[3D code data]

○ ○ ○ ○ ○

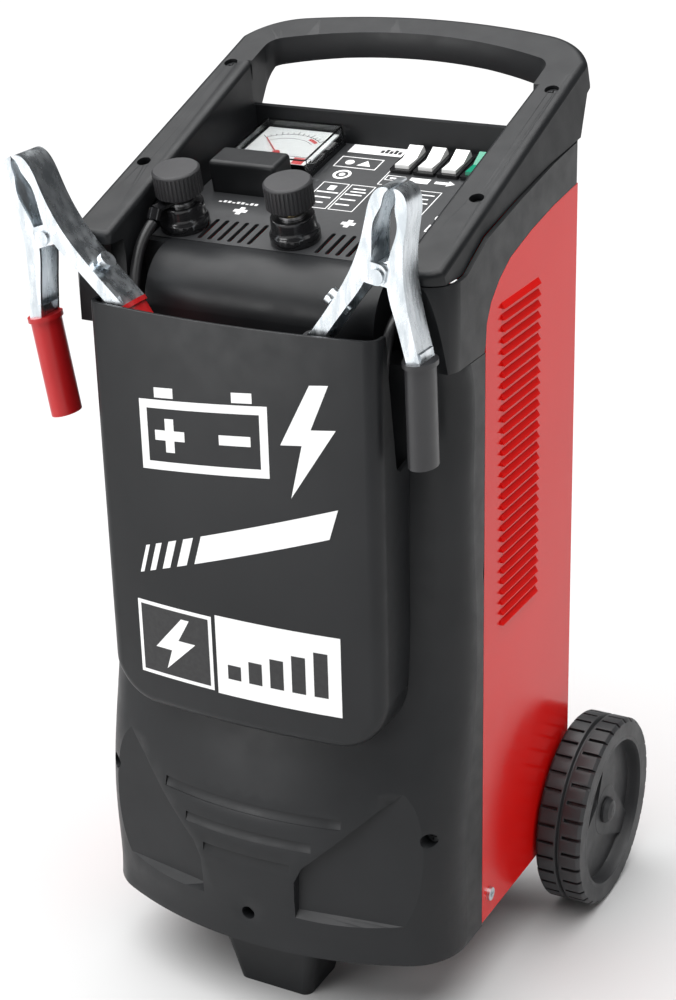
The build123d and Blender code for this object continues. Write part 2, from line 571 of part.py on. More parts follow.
def clamp_arm(width, bore, flip):
    """Stamped channel arm with teeth, a pivot ear and a tongue inside its grip."""
    line = arm_line(width)
    arm = arm_prism(offset_line(line, 0.0), offset_line(line, None), width)
    ear = extrude(Pos(3.0, 1.0) * SlotOverall(19, 13), amount=width / 2, both=True)
    arm += ear & (Pos(20, 0, 0) * Box(51, 60, 60))
    arm -= arm_prism(offset_line(line, CLAMP_T), offset_line(line, None, 7.0), width - 2 * CLAMP_T)
    arm -= Pos(-2, 2, 0) * Box(28, 26, width - 2 * CLAMP_T)
    teeth = [Pos(1.2, 49.5 - 3.4 * k, 0) * Rotation(0, 0, 45) * Box(1.9, 1.9, width + 4) for k in range(3)]
    arm -= teeth
    u, v = line[-1][0]
    end = Pos(u - 4.6, v, 0) * Rotation(0, 0, GRIP_A)
    tongue = end * Pos(0, -9, 0) * Box(6.0, 22, width - 2 * CLAMP_T - 4)
    web = end * Pos(0.6, 3.0, 0) * Box(7.6, 5.0, width - 2 * CLAMP_T)
    arm = arm + tongue + web - Cylinder(bore, 80)
    if width == CLAMP_W:
        arm -= cable_bolt(False)
    return mirror(arm, about=Plane.YZ) if flip else arm


def grip(width, bore, flip):
    """Oval dipped sleeve with a collar, on the tongue of an arm."""
    u, v = arm_line(width)[-1][0]
    body = extrude(Plane.XZ * Ellipse(GRIP_W / 2 + 0.6, GRIP_D / 2), amount=GRIP_L)
    collar = extrude(Plane.XZ * Ellipse(GRIP_W / 2 + 2.0, GRIP_D / 2 + 1.4), amount=3.0)
    sleeve = Pos(u - 4.6, v - 0.6, 0) * Rotation(0, 0, GRIP_A) * mirror(body + collar, about=Plane.XY)
    sleeve -= clamp_arm(width, bore, False)
    return mirror(sleeve, about=Plane.YZ) if flip else sleeve


def pivot_pin():
    pin = Cylinder(3.0, CLAMP_W + 0.2)
    for s in (1, -1):
        pin += Pos(0, 0, s * (CLAMP_W / 2 + 0.9)) * Cylinder(4.8, 1.6)
    return pin


def torsion_spring():
    """Close-wound coil round the pivot, with its two legs left off."""
    coil = []
    for k in range(5):
        coil.append(Pos(0, 0, (k - 2) * 2.6) * Torus(5.4, 1.25))
    return coil


def cable_bolt(flip):
    """Bolt through the fixed arm's web that holds the cable's end."""
    (u0, v0), (u1, v1) = ARM[7][0], ARM[8][0]
    u, v = (u0 + u1) / 2, (v0 + v1) / 2
    a = degrees(atan2(v1 - v0, u1 - u0)) + 90
    bolt = Cylinder(3.0, 15) + Pos(0, 0, 6.2) * Cylinder(5.6, 4.0)
    placed = Pos(u, v, 0) * Rotation(0, 0, a) * Pos(-2.0, 0, 0) * Rotation(0, 90, 0) * bolt
    return mirror(placed, about=Plane.YZ) if flip else placed


# ---------------------------------------------------------------- cables
LUG_TIP, LUG_REACH, LUG_TURN = (-89.0, -75.5, 522.0), 19.0, 245.0
POSITIVE = [(-92.0, -84.0, 514.5), (-91.0, -95.5, 498.0), (-86.5, -108.3, 474.0), (-87.5, -109.0, 434.0),
            (-87.0, -118.0, 392.0), (-83.0, -128.5, 345.0), (-70.0, -133.5, 297.0), (-36.0, -135.5, 263.0),
            (10.0, -136.5, 255.0), (52.0, -135.5, 268.0), (77.0, -133.5, 304.0), (79.0, -133.0, 350.0),
            (56.0, -135.0, 387.0), (14.0, -137.5, 399.0), (-30.0, -137.0, 393.0), (-58.0, -134.5, 362.0),
            (-61.0, -133.5, 320.0), (-35.0, -134.0, 289.0), (8.0, -134.5, 283.0), (41.0, -133.5, 304.0),
            (44.0, -132.5, 341.0), (19.0, -130.0, 368.0), (-14.0, -127.0, 386.0)]
GLAND_TIP = (89.0, -88.0, 489.0)
NEGATIVE = [(89.0, -101.0, 483.0), (87.5, -108.6, 458.0), (87.0, -109.2, 422.0), (85.5, -113.0, 380.0),
            (80.0, -118.0, 337.0), (61.0, -121.5, 299.0), (24.0, -122.5, 276.0), (-20.0, -122.5, 270.0),
            (-57.0, -121.5, 286.0), (-75.0, -118.5, 323.0), (-71.0, -115.0, 363.0), (-43.0, -113.0, 388.0),
            (0.0, -113.0, 397.0), (38.0, -113.0, 384.0), (55.0, -114.5, 350.0), (42.0, -118.0, 317.0),
            (9.0, -120.0, 301.0), (-26.0, -119.5, 309.0), (-42.0, -117.0, 337.0), (-28.0, -115.5, 362.0),
            (4.0, -119.5, 378.0)]


def grip_end(key, flip):
    """Centre of a fixed grip's lower end and the point a short run below it."""
    u, v = FIXED_TAIL[0]
    a = radians(GRIP_A)
    plane = clamp_plane(key)
    pts = []
    for d in (GRIP_L + 0.6, GRIP_L + 28.0):
        p = (u - 4.6 + d * sin(a), v - d * cos(a))
        pts.append(plane.from_local_coords(Vector(-p[0] if flip else p[0], p[1], 0)))
    return [tuple(p) for p in reversed(pts)]


def corner_radii(points):
    """Largest arc at each corner that its two runs allow."""
    radii = []
    for a, b, c in zip(points, points[1:], points[2:]):
        u, v = Vector(*b) - Vector(*a), Vector(*c) - Vector(*b)
        radii.append(0.45 * min(u.length, v.length) / tan(radians(u.get_angle(v)) / 2))
    return radii


def cable(name, points):
    radii = corner_radii(points)
    path = FilletPolyline(*points, radius=radii)
    print(name, "length", round(path.length), "radii", [round(r) for r in radii])
    start = Plane(origin=path @ 0, z_dir=path % 0)
    tube = sweep(start * Circle(CABLE_R), path=path)
    print("   volume ratio", round(tube.volume / (path.length * pi * CABLE_R ** 2), 4))
    return tube


def negative_gland():
    """Strain relief of the negative cable in the wall of the right-hand well."""
    x, y, z = GLAND_TIP
    return rod((x, -76.0, z), (x, y + 1.8, z), 5.5) + rod((x, -76.0, z), (x, -70.0, z), 5.0)


def mains_gland():
    """Gland for the mains lead in the rear panel, with its bore."""
    gland = rod((-70, 76, 170), (-70, 94, 170), 7.9) + rod((-70, BODY_REAR, 170), (-70, 88, 170), 12)
    return gland - rod((-70, 70, 170), (-70, 100, 170), 4.5)


# ---------------------------------------------------------------- inside
def transformer_core():
    core = block(-62, 62, -28, 38, 60.1, 170)
    return core - block(-40, -16, -40, 60, 80, 150) - block(16, 40, -40, 60, 80, 150)


def transformer_windings():
    """Copper coil on the centre limb, through both windows."""
    coil = block(-39, 39, -46, 56, 82, 148)
    return coil - block(-16, 16, -28, 38, 60, 200)


def rectifier():
    """Aluminium plate on two legs, with four pressed diodes."""
    plate = block(-60, 60, -6, -2, 220, 330)
    legs = [block(x - 6, x + 6, -6, 6, 170, 220) for x in (-50, 50)]
    diodes = [rod((x, -14, z), (x, -6, z), 8) for x in (-30, 30) for z in (250, 300)]
    return plate + legs + diodes


# ---------------------------------------------------------------- fasteners
def screw(p, d, head_r, head_h, shank_r, length):
    """Screw whose head's underside is at p and whose shank runs along d."""
    p, d = Vector(*p), Vector(*d).normalized()
    head = rod(tuple(p - d * head_h), tuple(p), head_r)
    slot = Plane(origin=p - d * head_h, z_dir=d) * (Box(head_r * 1.3, 1.0, 1.6) + Box(1.0, head_r * 1.3, 1.6))
    return (head - slot) + rod(tuple(p), tuple(p + d * length), shank_r)


def rail_screws():
    n = RAIL.z_dir
    out = []
    for x, y in HOLES:
        for s in (1, -1):
            top = Vector(s * x, y, rail_z(y)) - n * (7.5 if y < 0 else 5.2)
            out.append(screw(tuple(top), tuple(-n), 4.2, 2.6, 1.8, 14))
    return out


def shell_screws():
    return [screw((x, y, z), (0, 1, 0), 4.2, 2.8, 2.0, 20) for x, y, z in SHELL_HOLES]


def panel_screws():
    return both(screw((HALF_W, -52, 74), (-1, 0, 0), 4.6, 2.0, 2.0, 9))


def build():
    save("base_tray", base_tray())
    panel = side_panel()
    for name, piece in zip(("side_panel_right", "side_panel_left"), both(panel)):
        save(name, piece)
    save("rear_panel", rear_panel())
    save("head_frame", head_frame())
    save("head_skirt", head_skirt())
    save("control_panel", control_panel())
    save("front_shell", front_shell())
    save("pocket_cover", pocket_cover())
    save("front_foot", front_foot())
    save("axle", axle())
    save("axle_brackets", axle_bracket(100), axle_bracket(-100))
    for make, stem in ((tyre, "tyre"), (wheel, "wheel")):
        for name, piece in zip((stem + "_right", stem + "_left"), both(make())):
            save(name, piece)
    save("axle_caps", *both(axle_cap()))
    save("terminal_bosses", *[terminal_boss(x, y) for x, y in KNOBS])
    save("terminal_studs", *[terminal_stud(x, y) for x, y in KNOBS])
    save("terminal_washers", *[ring_plate(x, y, BOSS_H, BOSS_H + 1.6, 8.6) for x, y in KNOBS])
    for name, (x, y) in zip(("terminal_knob_left", "terminal_knob_right"), KNOBS):
        save(name, terminal_knob(x, y))
    save("ring_lug", ring_lug())
    save("meter_case", meter_case())
    save("meter_dial", meter_dial())
    save("meter_needle", meter_needle())
    save("meter_cover", meter_cover())
    save("fuse_base", fuse_base())
    save("fuse_strip", fuse_strip())
    save("fuse_cover", fuse_cover())
    save("rocker_frames", *[rocker_frame(x) for x in ROCKER_X])
    for name, x in zip(("rocker_1", "rocker_2", "rocker_3", "rocker_power"), ROCKER_X):
        save(name, rocker(x, ROCKER_TILT))
    for key in CLAMPS:
        plane, hand = clamp_plane(key), CLAMPS[key][3]
        fixed_left = hand > 0          # the arm in the pocket lies towards the middle
        stem = "clamp_" + key
        arms = (("fixed", CLAMP_W, 3.0, fixed_left), ("moving", INNER_W, 3.05, not fixed_left))
        for part, width, bore, flip in arms:
            save(f"{stem}_arm_{part}", plane * clamp_arm(width, bore, flip))
            save(f"{stem}_grip_{part}", plane * grip(width, bore, flip))
        save(stem + "_pin", plane * pivot_pin())
        save(stem + "_spring", *[plane * ring for ring in torsion_spring()])
        save(stem + "_bolt", plane * cable_bolt(fixed_left))
    save("cable_positive", cable("positive", [LUG_TIP] + POSITIVE + grip_end("positive", False)))
    save("cable_negative", cable("negative", [GLAND_TIP] + NEGATIVE + grip_end("negative", True)))
    save("negative_gland", negative_gland())
    save("mains_gland", mains_gland())
    save("transformer_core", transformer_core())
    save("transformer_windings", transformer_windings())
    save("rectifier", rectifier())
    save("rail_screws", *rail_screws())
    save("shell_screws", *shell_screws())
    save("panel_screws", *panel_screws())


build()
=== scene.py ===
"""Looks of a wheeled battery charger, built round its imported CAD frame.

Blender's unit is the metre, +Z is up and the front faces -Y. Sizes in millimetres are multiplied by MM
where they reach Blender.
"""
import json
import math

import bmesh
import bpy
from mathutils import Matrix, Vector


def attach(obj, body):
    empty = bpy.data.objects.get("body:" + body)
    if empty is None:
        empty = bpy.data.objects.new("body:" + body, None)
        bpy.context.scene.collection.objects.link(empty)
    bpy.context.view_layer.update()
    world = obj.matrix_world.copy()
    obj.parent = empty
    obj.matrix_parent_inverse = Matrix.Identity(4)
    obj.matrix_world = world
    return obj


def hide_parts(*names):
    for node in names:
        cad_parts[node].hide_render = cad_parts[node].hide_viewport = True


MM = 0.001
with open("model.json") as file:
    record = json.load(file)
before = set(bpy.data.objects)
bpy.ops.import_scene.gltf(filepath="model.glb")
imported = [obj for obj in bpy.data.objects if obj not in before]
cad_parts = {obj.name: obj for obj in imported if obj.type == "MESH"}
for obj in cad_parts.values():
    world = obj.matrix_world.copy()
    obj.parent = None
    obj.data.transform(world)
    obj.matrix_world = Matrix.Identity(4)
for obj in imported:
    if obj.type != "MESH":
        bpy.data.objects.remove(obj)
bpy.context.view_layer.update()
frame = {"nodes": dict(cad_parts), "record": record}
NODES = frame["nodes"]

# ------------------------------------------------------------------ layout, millimetres
CENTRE_Y = -4.5                       # the CAD's own shift to the middle of its depth
DECK_SLOPE = math.radians(12.5)
DECK_ORIGIN = (0.0, 78.0 + CENTRE_Y, 543.0)   # middle of the deck's rear edge
POCKET_HALF = 99.5                    # half the width of the pocket's bowed front
POCKET_SIDE_Y = -139.0 + CENTRE_Y     # that front at its two sides
POCKET_APEX = -147.0 + CENTRE_Y       # that front in the middle
DIAL_LIFT = 8.02                      # the dial's face above the deck
BAND_LIFT = 10.05                     # the meter's lower band above the deck

DECK_FILM, POCKET_FILM, LABEL_FILM = 0.12, 0.2, 0.1   # thickness of each printed film
DIAL_FILM, BAND_FILM, MARK_FILM = 0.06, 0.15, 0.08
SUNK = 0.03                           # how far a film on the pocket starts below its surface
BEND_STEP = 6.0                       # a film on the pocket is split this often, so that it can bend
FILM_REACH = 100.0                    # no film reaches further than this to either side

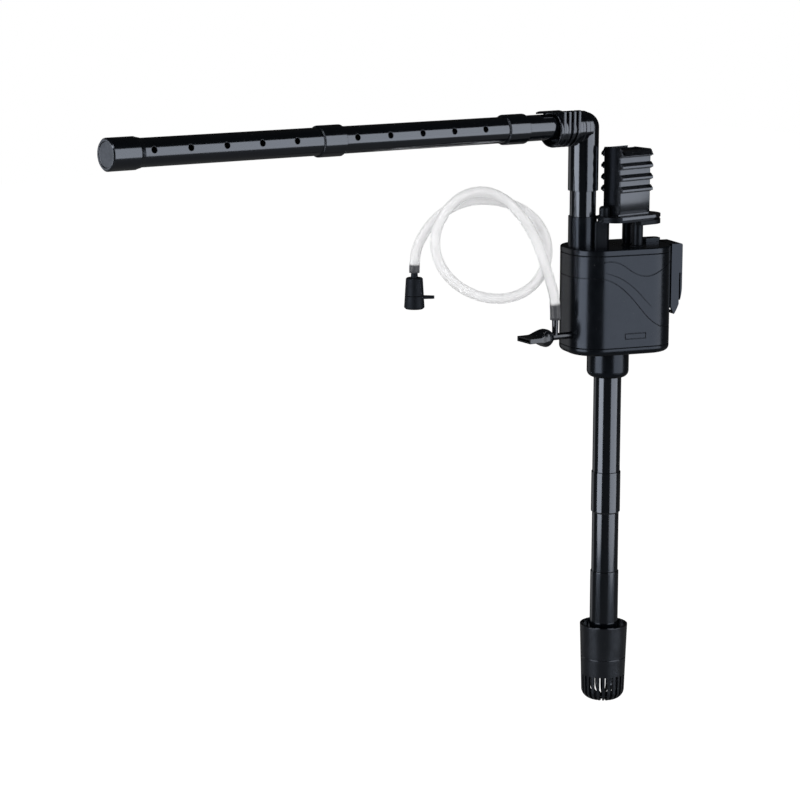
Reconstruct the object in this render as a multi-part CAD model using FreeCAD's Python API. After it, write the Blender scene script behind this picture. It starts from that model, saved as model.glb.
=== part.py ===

○ ○ ○ ○ ○

## Exercise brief:
Give back exactly the lines running from the line that contains "[GLAND_TIP] + NEGATIVE" through the line that contains "bpy.context.scene.collection.objects.link(empty)", and nothing outside them.

## Answer in full:
    save("cable_negative", cable("negative", [GLAND_TIP] + NEGATIVE + grip_end("negative", True)))
    save("negative_gland", negative_gland())
    save("mains_gland", mains_gland())
    save("transformer_core", transformer_core())
    save("transformer_windings", transformer_windings())
    save("rectifier", rectifier())
    save("rail_screws", *rail_screws())
    save("shell_screws", *shell_screws())
    save("panel_screws", *panel_screws())


build()
=== scene.py ===
"""Looks of a wheeled battery charger, built round its imported CAD frame.

Blender's unit is the metre, +Z is up and the front faces -Y. Sizes in millimetres are multiplied by MM
where they reach Blender.
"""
import json
import math

import bmesh
import bpy
from mathutils import Matrix, Vector


def attach(obj, body):
    empty = bpy.data.objects.get("body:" + body)
    if empty is None:
        empty = bpy.data.objects.new("body:" + body, None)
        bpy.context.scene.collection.objects.link(empty)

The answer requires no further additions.